In the index at the end of the sixth volume of Dr. Toynbee’s A Study of History, Popilius Laenas gets five mentions and Porphyry of Batamaea, two; but the word you would expect to find between these names, Population, is conspicuous by its absence. In his second volume, Mr. Toynbee has written at length on “the stimulus of pressures”—but without ever mentioning the most important pressure of them all, the pressure of population on available resources. And here is a note in which the author describes his impressions of the Roman Campagna after twenty years of absence. “In 1911 the student who made the pilgrimage of the Via Appia Antica found himself walking through a wilderness almost from the moment when he passed beyond the City Walls… When he repeated the pilgrimage in 1931, he found that, in the interval, Man had been busily reasserting his mastery over the whole stretch of country that lies between Rome and the Castelli Romani… The tension of human energy on the Roman Campagna is now beginning to rise again for the first time since the end of the third century B.C.” And there the matter is left, without any reference to the compelling reason for this “rise of tension.” Between 1911 and 1931 the population of Italy had increased by the best part of eight millions. Some of these eight millions went to live in the Roman Campagna. And they did so, not because Man with a large M had in some mystical way increased the tension of human energy, but for the sufficiently obvious reason that there was nowhere else for them to go. In terms of a history that takes no cognizance of demographical facts, the past can never be fully understood, the present is quite incomprehensible and the future entirely beyond prediction.

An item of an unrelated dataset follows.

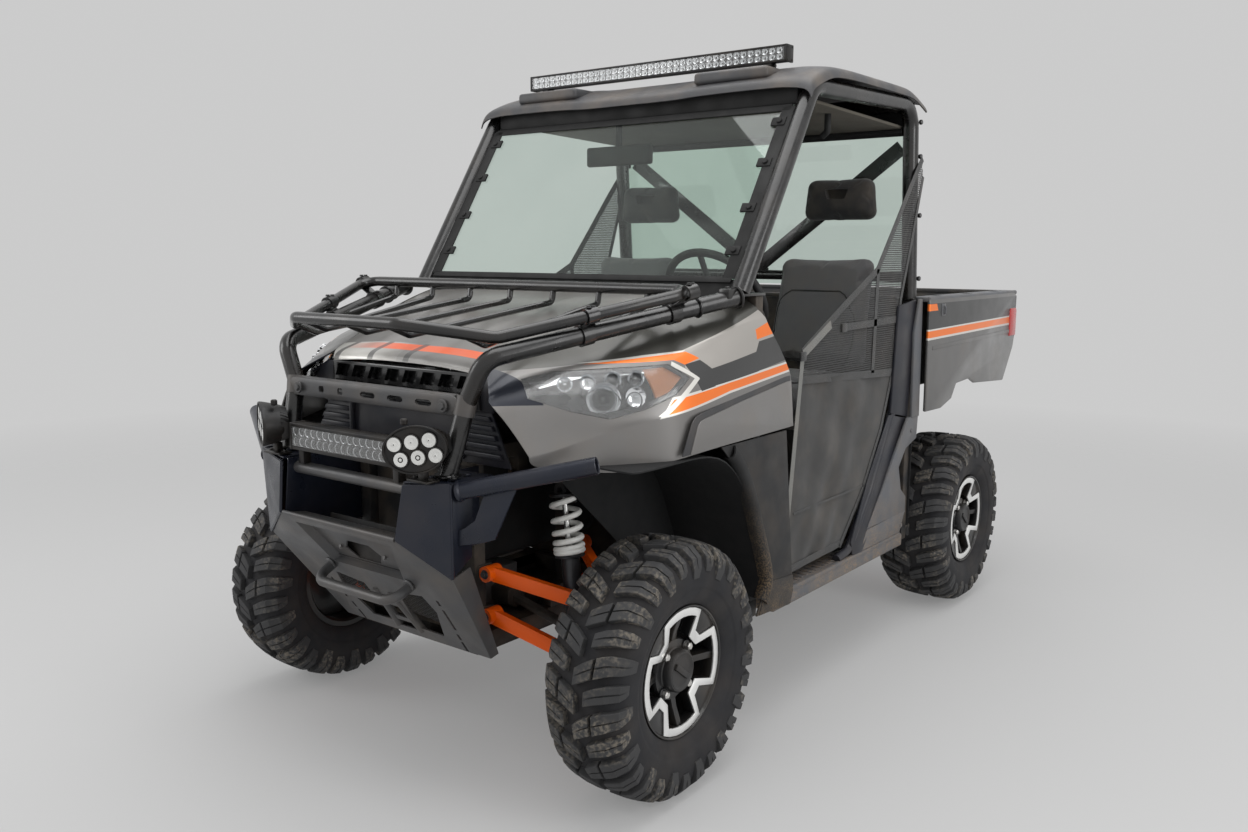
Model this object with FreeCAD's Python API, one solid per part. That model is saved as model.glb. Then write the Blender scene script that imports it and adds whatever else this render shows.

Thinking, for a change, in demographic as well as in merely cultural, political and religious terms, what kind of reasonable guesses can we make about the sum of human misery in the years to come? First, it seems pretty certain that more people will be hungrier and that, in many parts of the world, malnutrition will modulate into periodical or chronic famine. (One would like to know something about the Famines of earlier ages, but the nearest one gets to them in Mr. Toynbee’s index is a blank space between Muhammad Falak-al-Din and Gaius Fannius.) Second, it seems pretty certain that, though they may help in the long run, remedial measures aimed at reducing the birthrate will be powerless to avert the miseries lying in wait for the next generation. Third, it seems pretty certain that improvements in Agriculture (not referred to in Mr. Toynbee’s index, though Agrigentum gets two mentions and Agis IV, King of Sparta, no less than forty-seven) will be unable to catch up with current and foreseeable increases in population. If the standard of living in industrially backward countries is to be improved, agricultural production will have to go up every single year by at least two and a half per cent, and preferably by three and a half per cent. Instead of which, according to the FAO, Far Eastern food production per head of population will be ten per cent less in 1956 (and this assumes that the current Five-Year Plans will be fully realized) than it was in 1938.